The Radio Hacker's Codebook
- front cover
- Author: George Sassoon
- Language: English
- Series: Duckworth Home Computing
- Publisher: Duckworth
- Publication date: 6 March 1986
- Publication place: England
- Media type: paperback
- Pages: 239
- ISBN: 0715620681
- Dewey Decimal: 621.384/2/0285416

= The Radio Hacker's Codebook =

Book by George Sassoon

The Radio Hacker's Codebook is a book for computer enthusiasts written by George Sassoon. The book explains how to receive international radioteletype signals, convert them with a circuit and then decode them on a microcomputer. In the case of this book the computer is the superseded Research Machines 380Z. Programs to do these functions are given, written in machine code and BASIC. However legal and moral issues relating to intercepting messages are not included. Other radioteletype subject included are the FEC and automatic repeat request used in maritime radiocommunications.

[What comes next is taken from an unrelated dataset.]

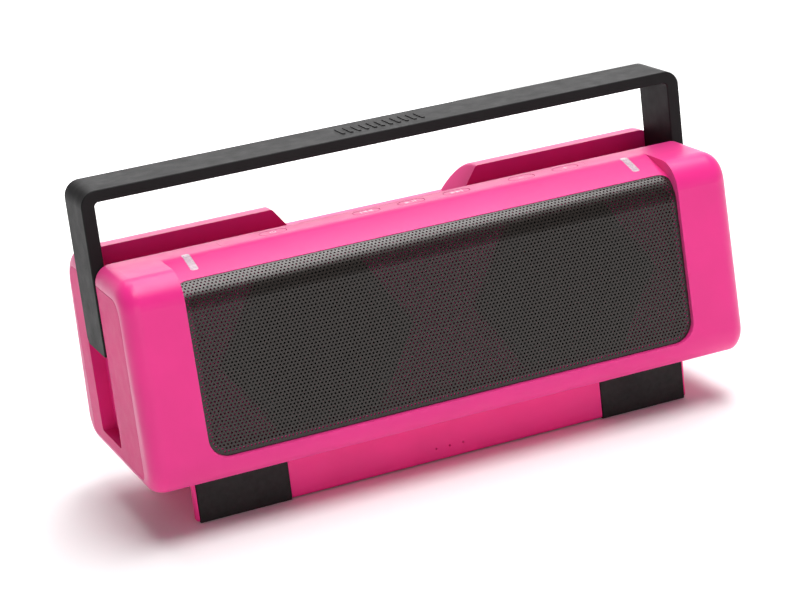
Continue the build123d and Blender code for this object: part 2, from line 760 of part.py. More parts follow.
# Drivers, built up from the baffle: heights are measured from its front face
plate_top = gasket_thickness + plate_thickness
hexagon = [
    (plate_half_width, 0),
    (plate_flat_half, plate_half_height),
    (-plate_flat_half, plate_half_height),
    (-plate_half_width, 0),
    (-plate_flat_half, -plate_half_height),
    (plate_flat_half, -plate_half_height),
]
for side, sign in sides.items():
    x = sign * driver_x
    with BuildPart() as driver_gasket:
        with BuildSketch(driver_plane(x)):
            with BuildLine():
                Polyline(*hexagon, close=True)
            make_face()
            Circle(basket_radius + 1, mode=Mode.SUBTRACT)
            with GridLocations(2 * driver_screw_x, 2 * driver_screw_y, 2, 2):
                Circle(clearance, mode=Mode.SUBTRACT)
        extrude(amount=gasket_thickness)
    driver_gasket.part.label = f"driver_gasket_{side}"
    export_step(driver_gasket.part, f"parts/driver_gasket_{side}.step")

    with BuildPart() as driver_frame:
        with BuildSketch(driver_plane(x, gasket_thickness)):
            with BuildLine():
                Polyline(*hexagon, close=True)
            make_face()
            Circle(basket_radius - 0.5, mode=Mode.SUBTRACT)
            with GridLocations(2 * driver_screw_x, 2 * driver_screw_y, 2, 2):
                Circle(clearance, mode=Mode.SUBTRACT)
        extrude(amount=plate_thickness)
        driver_ring(
            x,
            [
                (basket_radius, plate_top), (basket_radius, -8), (19.5, -20), (8.9, -20),
                (8.9, -18.5), (16.5, -18.5), (16.5, -13.5), (18, -13.5), (18, -18.5),
                (18.8, -18.5), (27.8, -7.6), (27.8, plate_top),
            ],
        )
        # Air windows between the legs of the basket
        with Locations(driver_plane(x, -13.5)):
            with PolarLocations(25.5, 6):
                Box(10, 19, 8, mode=Mode.SUBTRACT)
    driver_frame.part.label = f"driver_frame_{side}"
    export_step(driver_frame.part, f"parts/driver_frame_{side}.step")

    with BuildPart() as cone:
        driver_ring(
            x, [(24.2, 2.8), (22, 2.8), (7.6, -10), (7.6, -10.7), (22.2, 2.3), (24.2, 2.3)]
        )
    cone.part.label = f"cone_{side}"
    export_step(cone.part, f"parts/cone_{side}.step")

    with BuildPart() as dust_cap:
        with BuildSketch(driver_section(x)) as dome:
            with BuildLine():
                TangentArc((0, -5.7), (9.5, -8.31), tangent=(1, 0))
                Line((9.5, -8.31), (9.05, -8.71))
                TangentArc((0, -6.1), (9.05, -8.71), tangent=(1, 0))
                Line((0, -6.1), (0, -5.7))
            make_face()
        revolve(dome.sketch, axis=Axis(driver_plane(x).origin, driver_plane(x).z_dir))
    dust_cap.part.label = f"dust_cap_{side}"
    export_step(dust_cap.part, f"parts/dust_cap_{side}.step")

    with BuildPart() as voice_coil:
        driver_ring(
            x,
            [
                (7.1, -10), (7.6, -10), (7.6, -19), (8, -19),
                (8, -23.5), (7.6, -23.5), (7.6, -24), (7.1, -24),
            ],
        )
    voice_coil.part.label = f"voice_coil_{side}"
    export_step(voice_coil.part, f"parts/voice_coil_{side}.step")

    # Rubber half roll between the cone and the frame
    with BuildPart() as surround:
        with BuildSketch(driver_section(x)) as roll:
            with BuildLine():
                Polyline((24.7, 2.8), (22.4, 2.8), (22.4, 3.3), (24.2, 3.3))
                ThreePointArc((24.2, 3.3), (26.1, 5.0), (28, 3.3))
                Polyline((28, 3.3), (31, 3.3), (31, 2.8), (27.5, 2.8))
                ThreePointArc((27.5, 2.8), (26.1, 4.5), (24.7, 2.8))
            make_face()
        revolve(roll.sketch, axis=Axis(driver_plane(x).origin, driver_plane(x).z_dir))
    surround.part.label = f"surround_{side}"
    export_step(surround.part, f"parts/surround_{side}.step")

    # Corrugated disc that centres the voice coil
    wave = [
        (7.6, -13.1), (9.4, -12.7), (11.2, -13.5), (13, -12.7),
        (14.8, -13.5), (16.2, -13.1), (18, -13.1),
    ]
    with BuildPart() as spider:
        driver_ring(x, wave + [(r, h - 0.4) for r, h in reversed(wave)])
    spider.part.label = f"spider_{side}"
    export_step(spider.part, f"parts/spider_{side}.step")

    with BuildPart() as top_plate:
        driver_ring(x, [(8.6, -20), (17, -20), (17, -22), (8.6, -22)])
    top_plate.part.label = f"top_plate_{side}"
    export_step(top_plate.part, f"parts/top_plate_{side}.step")

    with BuildPart() as magnet:
        driver_ring(x, [(9.8, -22), (19, -22), (19, -30), (9.8, -30)])
        fillet(magnet.edges().filter_by(GeomType.CIRCLE).group_by(SortBy.RADIUS)[-1], 0.6)
    magnet.part.label = f"magnet_{side}"
    export_step(magnet.part, f"parts/magnet_{side}.step")

    with BuildPart() as pole_piece:
        driver_ring(x, [(0, -19.5), (6.4, -19.5), (6.4, -30), (17, -30), (17, -33), (0, -33)])
    pole_piece.part.label = f"pole_piece_{side}"
    export_step(pole_piece.part, f"parts/pole_piece_{side}.step")

with BuildPart() as driver_screws:
    for sign in sides.values():
        with BuildSketch(driver_plane(sign * driver_x, plate_top)):
            with GridLocations(2 * driver_screw_x, 2 * driver_screw_y, 2, 2):
                Circle(2.6)
        extrude(amount=1.6)
        with BuildSketch(driver_plane(sign * driver_x, plate_top)):
            with GridLocations(2 * driver_screw_x, 2 * driver_screw_y, 2, 2):
                Circle(shank)
        extrude(amount=-8.8)
driver_screws.part.label = "driver_screws"
export_step(driver_screws.part, "parts/driver_screws.step")

# Main board on its four posts, with the parts that stand on it
board_x, board_y, board_z = main_board_at
board_top = board_z + board_thickness
board_holes = [side - 2 * board_hole_inset for side in main_board_size]
with BuildPart() as main_board:
    with BuildSketch(Plane.XY.offset(board_z)):
        with Locations((board_x, board_y)):
            RectangleRounded(*main_board_size, 2)
            with GridLocations(*board_holes, 2, 2):
                Circle(1.1, mode=Mode.SUBTRACT)
    extrude(amount=board_thickness)
    # Chips and the shielded radio
    for chip_x, chip_y, length, width, height in (
        (28, 34, 20, 14, 2.6), (-10, 12, 9, 9, 1.2), (4, 34, 7, 5, 1.4), (34, 12, 8, 6, 1.2),
    ):
        box_between(
            (chip_x - length / 2, chip_y - width / 2, board_z + 0.5),
            (chip_x + length / 2, chip_y + width / 2, board_top + height),
        )
main_board.part.label = "main_board"
export_step(main_board.part, "parts/main_board.step")

with BuildPart() as board_capacitors:
    for x in (-36, -23):
        for y in (17, 31):
            rod((x, y, board_top), (0, 0, 1), 5, 12)
    fillet(board_capacitors.faces().group_by(Axis.Z)[-1].edges(), 0.6)
board_capacitors.part.label = "board_capacitors"
export_step(board_capacitors.part, "parts/board_capacitors.step")

with BuildPart() as heat_sink:
    box_between((0, 15, board_top), (22, 27, board_top + 2.5))
    for fin in range(6):
        box_between((fin * 4.1, 15, board_top + 1), (fin * 4.1 + 1.5, 27, board_top + 14))
heat_sink.part.label = "heat_sink"
export_step(heat_sink.part, "parts/heat_sink.step")

with BuildPart() as main_board_screws:
    with BuildSketch(Plane.XY.offset(board_top)):
        with Locations((board_x, board_y)):
            with GridLocations(*board_holes, 2, 2):
                Circle(2)
    extrude(amount=1.4)
    with BuildSketch(Plane.XY.offset(board_top)):
        with Locations((board_x, board_y)):
            with GridLocations(*board_holes, 2, 2):
                Circle(0.8)
    extrude(amount=-7)
main_board_screws.part.label = "main_board_screws"
export_step(main_board_screws.part, "parts/main_board_screws.step")

# Sockets in the rear: heights are measured from the rear face, outwards
aux_at, power_at = (-12.0, 0.0), (10.0, 0.0)
aux_nose, aux_bore, aux_depth = 3.0, 1.78, 11.0
power_nose, power_bore, power_depth, power_pin = 3.9, 2.9, 9.5, 1.0
socket_depth = 12.5
with BuildPart() as socket_plate:
    with BuildSketch(rear_plane(socket_x, socket_z, -socket_plate_thickness)):
        RectangleRounded(*[side - 0.4 for side in socket_plate_size], 2.8)
        with Locations(aux_at):
            Circle(aux_nose + 0.1, mode=Mode.SUBTRACT)
        with Locations(power_at):
            Circle(power_nose + 0.1, mode=Mode.SUBTRACT)
    extrude(amount=socket_plate_thickness)
socket_plate.part.label = "socket_plate"
export_step(socket_plate.part, "parts/socket_plate.step")

with BuildPart() as aux_socket:
    with BuildSketch(rear_plane(socket_x, socket_z, -socket_plate_thickness)):
        with Locations(aux_at):
            Rectangle(9, 9)
    extrude(amount=socket_plate_thickness - socket_depth)
    with BuildSketch(rear_plane(socket_x, socket_z, -socket_plate_thickness)):
        with Locations(aux_at):
            Circle(aux_nose)
    extrude(amount=socket_plate_thickness)
    with BuildSketch(rear_plane(socket_x, socket_z)):
        with Locations(aux_at):
            Circle(aux_bore)
    extrude(amount=-aux_depth, mode=Mode.SUBTRACT)
aux_socket.part.label = "aux_socket"
export_step(aux_socket.part, "parts/aux_socket.step")

with BuildPart() as power_socket:
    with BuildSketch(rear_plane(socket_x, socket_z, -socket_plate_thickness)):
        with Locations(power_at):
            Rectangle(11, 11)
    extrude(amount=socket_plate_thickness - socket_depth)
    with BuildSketch(rear_plane(socket_x, socket_z, -socket_plate_thickness)):
        with Locations(power_at):
            Circle(power_nose)
    extrude(amount=socket_plate_thickness)
    with BuildSketch(rear_plane(socket_x, socket_z)):
        with Locations(power_at):
            Circle(power_bore)
            Circle(power_pin, mode=Mode.SUBTRACT)
    extrude(amount=-power_depth, mode=Mode.SUBTRACT)
    with BuildSketch(rear_plane(socket_x, socket_z)):
        with Locations(power_at):
            Circle(power_bore)
    extrude(amount=-1.0, mode=Mode.SUBTRACT)
power_socket.part.label = "power_socket"
export_step(power_socket.part, "parts/power_socket.step")

with BuildPart() as socket_board:
    with BuildSketch(rear_plane(socket_x, socket_z, -socket_depth)):
        RectangleRounded(44, 16, 1)
    extrude(amount=-board_thickness)
socket_board.part.label = "socket_board"
export_step(socket_board.part, "parts/socket_board.step")
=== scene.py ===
import json
from math import atan2, ceil, cos, hypot, radians, sin, sqrt, tan

import bpy
from mathutils import Matrix, Vector
from mathutils.geometry import delaunay_2d_cdt


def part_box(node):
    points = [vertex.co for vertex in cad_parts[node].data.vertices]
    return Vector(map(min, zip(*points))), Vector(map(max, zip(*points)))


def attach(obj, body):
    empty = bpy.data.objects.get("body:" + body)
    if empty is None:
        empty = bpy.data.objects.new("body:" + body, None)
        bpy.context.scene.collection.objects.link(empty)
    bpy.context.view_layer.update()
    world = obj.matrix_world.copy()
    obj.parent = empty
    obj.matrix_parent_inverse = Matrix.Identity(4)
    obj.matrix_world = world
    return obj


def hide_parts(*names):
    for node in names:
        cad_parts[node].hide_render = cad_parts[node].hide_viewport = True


# Portable speaker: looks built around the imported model. Metres, +X right, -Y front, +Z up.
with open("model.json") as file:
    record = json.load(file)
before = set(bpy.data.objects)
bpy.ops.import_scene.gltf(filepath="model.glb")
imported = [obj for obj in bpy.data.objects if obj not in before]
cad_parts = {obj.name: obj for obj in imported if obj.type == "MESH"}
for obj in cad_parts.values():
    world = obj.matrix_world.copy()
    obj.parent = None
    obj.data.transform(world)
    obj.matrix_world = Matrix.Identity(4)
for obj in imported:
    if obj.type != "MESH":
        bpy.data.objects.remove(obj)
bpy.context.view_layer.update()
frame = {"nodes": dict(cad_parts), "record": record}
nodes = frame["nodes"]
mm = 0.001

# Shape of the grille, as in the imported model
lean = radians(4.1)
slope = radians(17.9)
bend_radius = 14.0 * mm
low_corner, high_corner = 9.7 * mm, 4.7 * mm
sheet_front, sheet_back = 0.25 * mm, 0.95 * mm
hole_pitch = 1.8 * mm
hole_radius = 0.52 * mm
hole_sides = 7
solid_border = 0.4 * mm
outline_step = 2 * mm
corner_steps = 10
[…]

The book also include an exposition of encryption, including the public key RSA cipher and presciently expounds on the lack of privacy in the cashless society. Code examples are also given using the Sharp PC-320I to encode and decode the German Enigma machine. The books claims that the Enigma was kept secret for long periods because understanding it could compromise the American M-209 cipher machine, and that it was still being sold to other countries. Other encryption topics covered include Data Encryption Standard, Vernam cipher (one-time pad), pseudo random number generators, transposition ciphers, and substitution ciphers

The Radio Hacker's Codebook is idiosyncratic revealing a personal quest by Sassoon to decrypt military signals on the radio spectrum. However he would have had no chance to decode modern encryption as described in the book.

The Radio Hacker's Codebook broke ground in having a low price for a technical computing book being sold for £6.95 well below the typical £10+ price for computing books at the time. It was published by Duckworth and had 239 pages.